Headlined by Penelope Cruz and Edgar Ramirez, Wasp Network is world
premiering and competing in Venice, but the Cuba-set film was a
long-shot to get made because of its political subject and the
difficulties in raising financing, director Olivier Assayas said.
Wasp Network centers on the true story of Cuban spies in American territory during the 1990s, when anti-Castro groups based in Florida carried out military attacks on Cuba and the Cuban government struck back with the Wasp Network to infiltrate those organizations.
Assayas wrote the screenplay, which is based on Fernando Morais’ book, The Last Soldiers of the Cold War: The Story of the Cuban Five, published by Companhia das Letras.
Assayas, whose credits include the Golden Globe-winning miniseries Carlos and Personal Shopper, which won him the best director prize at Cannes, told Variety that Cuban authorities had initially refused to let the film shoot there.
“They first refused to give us the authorization but discussions continued. So we searched for a location that could substitute for Havana and were about to start shooting elsewhere… But then the Cubans changed their minds and opened all the doors for us,” said Assayas, who lived in Havana for half a year to make the movie.

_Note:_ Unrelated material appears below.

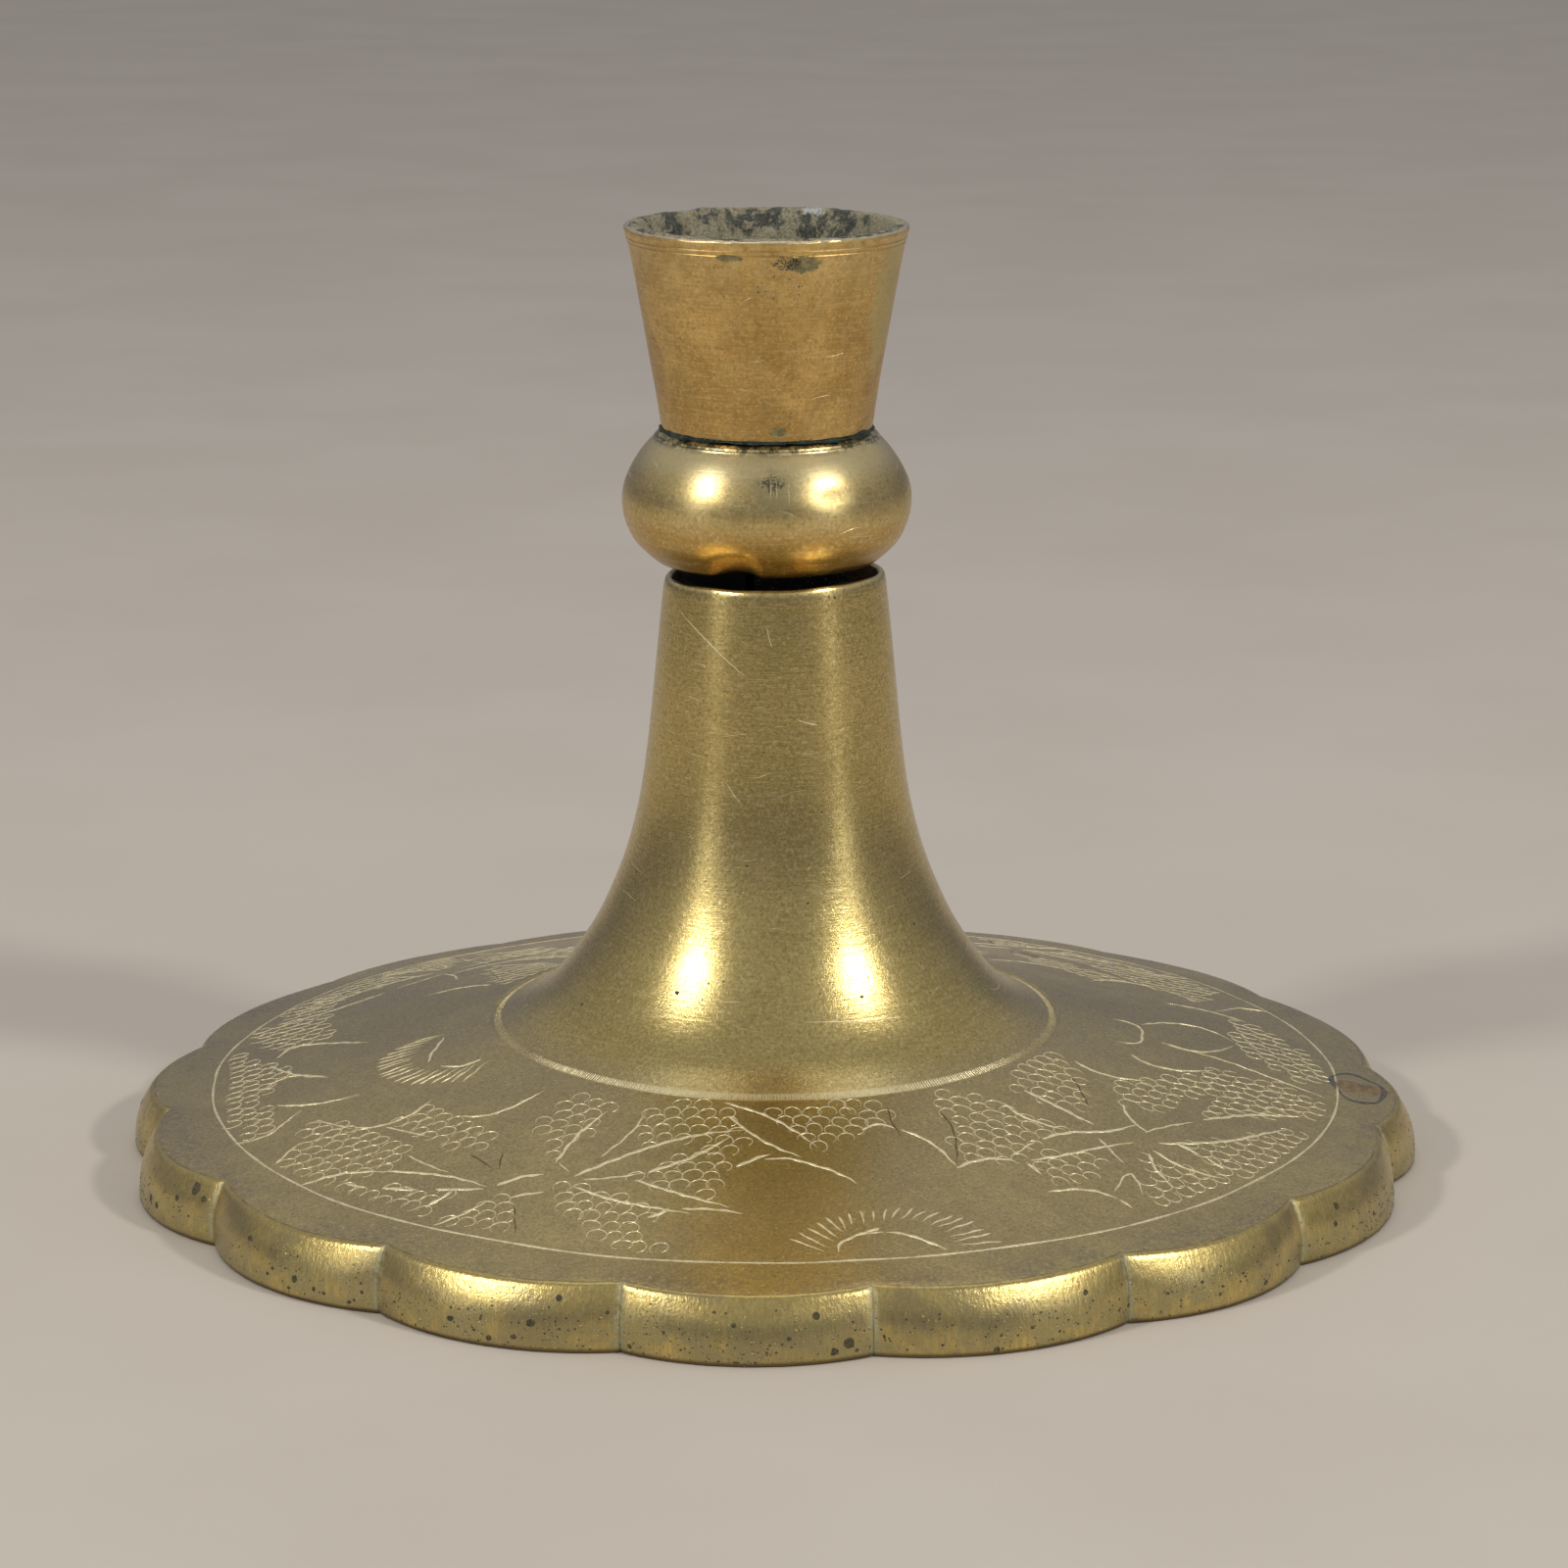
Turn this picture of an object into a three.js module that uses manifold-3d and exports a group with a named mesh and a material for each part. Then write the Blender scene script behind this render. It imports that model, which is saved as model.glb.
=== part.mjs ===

On the other hand, Olivier Assayas will head back into the cutting room with his Wasp Network, the filmmaker told Deadline on the day of its North American premiere.
Assayas wants to show a tweaked version of the movie at the New York Film Festival in October.
“There are a few things that need clarification. There are a series of fixes I’ll make. I might shorten some parts and lengthen others. The running time won’t change considerably, but it’s about gaining fluidity. I want the film to be understood by those who aren’t aware of the complexities of the local politics. The fixes will be done for the New York Film Festival [screening].”
The director only finished shooting the movie on May 4. “It has been a crazy schedule,” he noted. “To get the film ready for Venice was an intense process. It’s one of the most complex and ambitious films I’ve made.”